While Captain Kirk doesn’t always abide by the rules, his first mate Spock does. We find Spock and his honesty evident throughout the movie, regardless of the consequences the truth sometimes brings. Spock also argues with Captain Kirk about the motives of their mission, reasoning that John Harrison should at least be given a trial, instead of being blown to pieces right away. Good ole’ Kirk finally takes Spock’s advice and decides to bring Harrison back to earth for a trial.
Repeatedly throughout Star Trek Into Darkness, the crew of the Enterprise put themselves into harms’ way to save others. Doing the right thing is often the hardest thing to do- but the crew consistently sacrifices of themselves to do it. Several crew members risk their lives for others. Captain Kirk risks his life repeatedly for his crew. This theme, as well as the theme of honesty throughout the movie, would be easily recognizable to children and adults alike.
While revenge would be so easy, Captain Kirk takes the hard road by bringing Harrison back for trial. Kirk is dead-set on obtaining justice, but mostly does not let his anger get the best of him.
Star Trek Into Darkness contains a few negative elements that parents should be aware of. First, the only obvious spiritual reference is when the Enterprise seems to miraculously start back up, and Spock replies to an exclamation by a crew member by stating that there are no miracles.
There are also two sexual scenes in the movie that parents should be aware of. Crude language occurs fairly frequently, with the total reaching around 40 crude words and references. While round two of Star Trek is less violent than the first, there is a decent amount of violence amid the explosions and action scenes. These negative elements will be described more in the Look Out! Content section.
Look Out! Content:
Captain Kirk is involved in both of the sexual scenes in Star Trek Into Darkness. The first scene begins with a shot of the foot of a bed with women’s clothing strewn on the floor, and noises and movement coming from the bed. The camera pans to the left, and we see Captain Kirk jump out of bed, leaving behind two female aliens (both apparently naked, but their chests are covered by the bed sheet). Later in the movie, Kirk is asked to turn around while Carol, a new science officer, changes outfits. Well, he turns around anyways, and we get a very clear shot of Carol in her bra and panties. At another point of the movie, we see Spock and his girlfriend Uhura kissing.

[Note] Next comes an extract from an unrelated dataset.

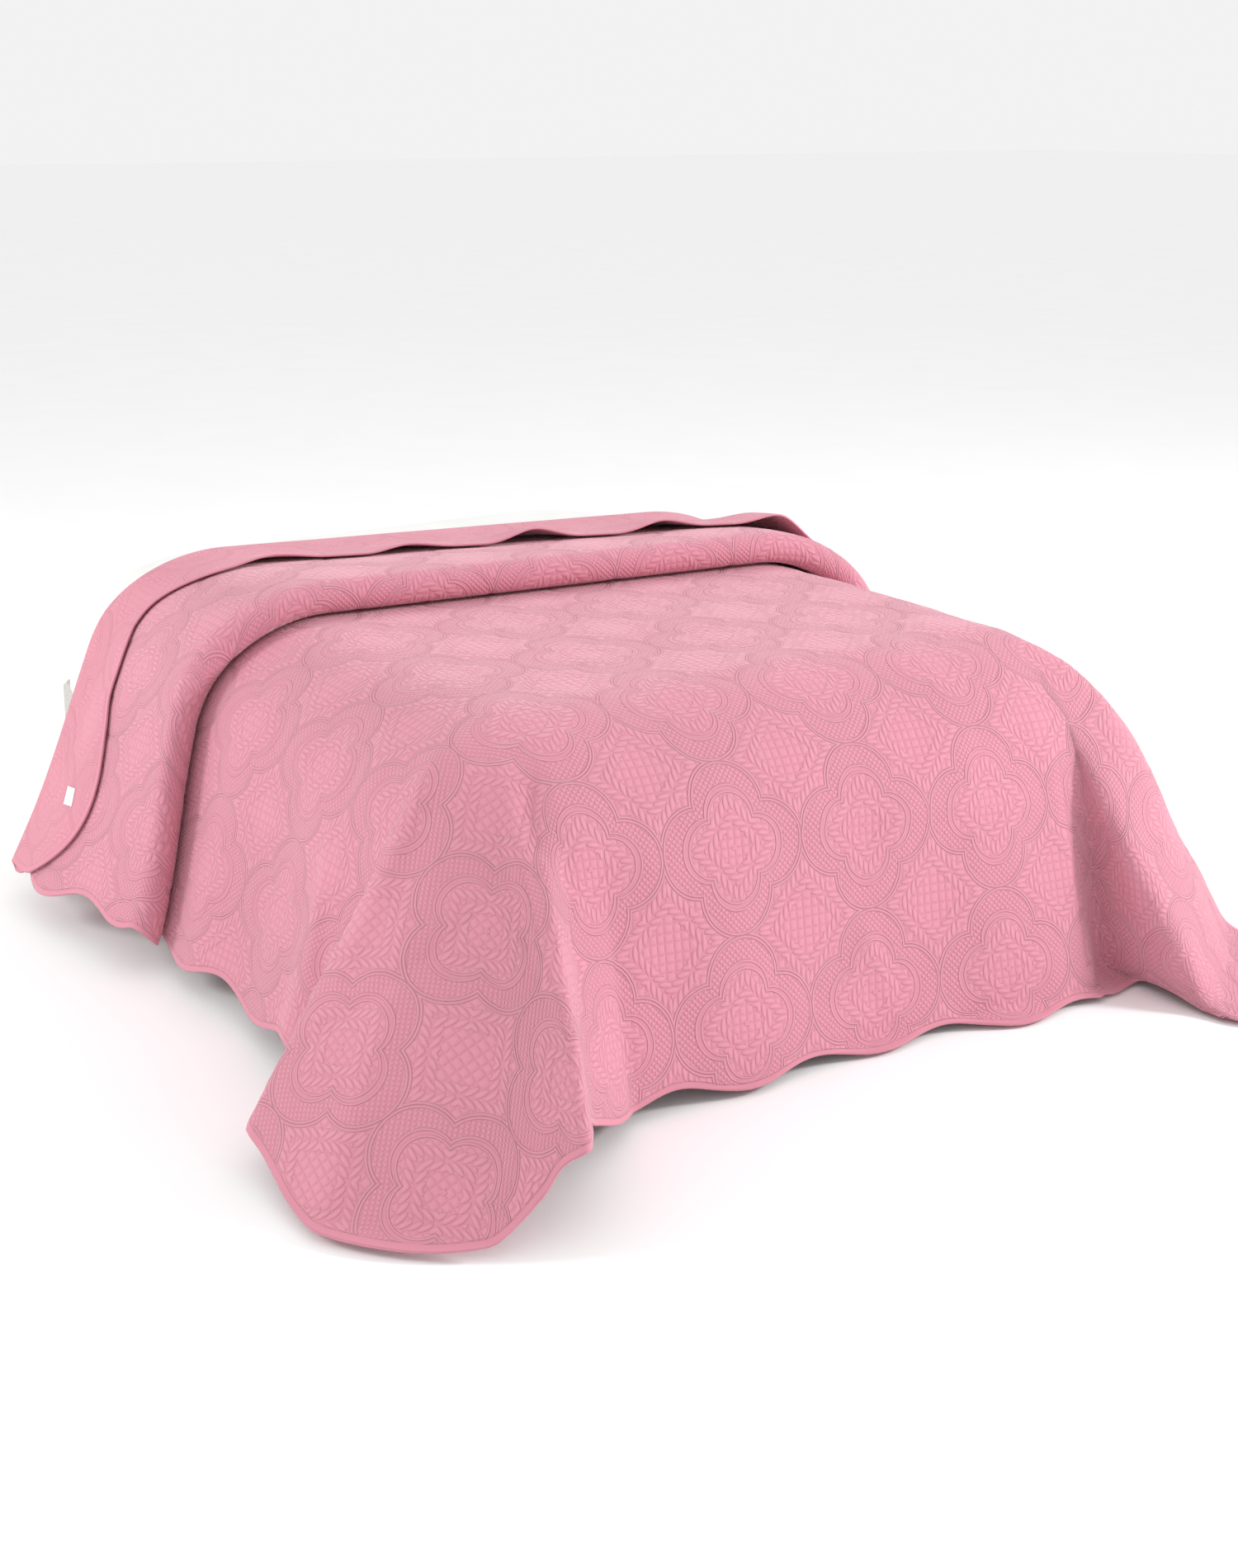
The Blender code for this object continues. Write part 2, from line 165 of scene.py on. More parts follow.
quilt = {
    "width": 2.500,
    "length": 2.700,
    "medallionWidth": 0.280,
    "medallionLength": 0.2915,
    "firstAcross": -2.2,
    "firstAlong": 1.9,
    "latticeAcross": 0.562,
    "latticeAlong": 0.754,
    "scallopDepth": 0.030,
    "scallopBand": 0.120,
    "scallopStart": 0.340,
    "scallopEase": 0.100,
    "hemCorner": 0.300,
    "cornerZone": 0.400,
    "thickness": 0.0040,
    "bindingWidth": 0.0115,
    "bindingGroove": 0.15,
    "bindingGrooveHalf": 0.002,
    "relief": 0.0012,
    "reliefEase": 0.05,
    "reliefFromHem": 0.03,
    "swell": 0.0010,
    "unevenWide": 0.0032,
    "unevenWideSize": 0.120,
    "unevenFine": 0.0014,
    "unevenFineSize": 0.045,
    "calmBeforeRoll": 0.21,
    "calmEase": 0.15,
    "calmShare": 0.08,
    "creaseEnds": 0.3,
    "rise": 0.615,
    "floorRest": 0.006,
    "floorBend": 0.025,
    "sideStart": 0.490,
    "footStart": -0.728,
    "edgeRadius": 0.290,
    "leftFlare": 17.0,
    "rightFlare": 17.0,
    "footFlare": 12.0,
    "footFlareRight": 19.0,
    "footFlareStart": 0.10,
    "skew": radians(-3.2),
    "skewEnd": -0.25,
    "nearSoftness": 0.8,
    "farSoftness": 4.0,
    "gatherReach": 0.60,
    "foldStart": 0.15,
    "foldEase": 0.45,
    "rollPlace": -0.046,
    "rollSlope": -0.090,
    "backPlace": 0.412,
    "backSlope": -0.170,
    "pleatDepth": 0.170,
    "pleatRadius": 0.0065,
    "rollRadius": 0.030,
    "bandRise": 0.034,
    "backRadius": 0.0090,
    "flapRise": 0.0106,
    "flapLength": 0.300,
    "flapRiseEase": 0.12,
    "liftStart": 0.10,
    "liftEase": 0.14,
    "slopeReach": 0.780,
    "turnedSlide": -0.075,
    "slideStart": 1.600,
    "slideEase": 0.320,
    "hangSwing": -0.105,
    "swingStart": 0.700,
    "swingEase": 0.550,
    "headFlare": 28.0,
    "headFlareStart": -0.200,
    "headFlareEase": 0.500,
    "columns": 200,
    "hemColumns": (0.0, 0.0035, 0.0080, 0.0110, 0.0150),
    "cornerRows": 28,
    "cornerRowPower": 1.25,
    "partRows": (96, 6, 4, 14, 38, 8, 30),
    "faceColour": "D891A1",
    # each groove colour is a darker painted shade for the low stitched parts of the quilting, on the face and
    # on the back
    "faceGrooveShade": "D2899A",
    "faceSheen": 0.46,
    "backColour": "D68F9E",
    "backGrooveShade": "D28B9A",
    "backSheen": 0.22,
    "backPuff": 0.6,
}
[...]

The crude language in Star Trek Into Darkness is plentiful and varied. As stated earlier, the grand total reaches about 40 different crude references and words, with God’s name being taken in vain about six times.
It’s Star Trek, so the violence and destruction should be expected when watching this movie. We see a bomb blow up a base, a roomful of officers get gunned down, people fly out the windows of a spaceship into space, another large spaceship crash into a major city, and several other fight scenes. The one scene that disturbed me was when John Harrison crushed another man’s head with his bare hands (the camera doesn’t show the head get crushed, but we hear the sound effects and see the man’s face writhing in pain right before his death).
Star Trek Into Darkness is a movie designed to be action-packed and full of suspenseful situations, while stunning us with its brilliant graphics. I enjoyed the movie very much, though my main concerns for children would be the sexual scenes, the head crushing scene, and the language. I think it would be possible for a very alert parent to make sure their child does not see either of the sexual scenes and the head crushing scene, but the language in this movie is unavoidable. Due to these concerns, I would not recommend Star Trek Into Darkness for young children. For older children and teenagers, I would suggest parents decide for them at their own discretion.
Kid-Friendly Rating: Strong caution advised.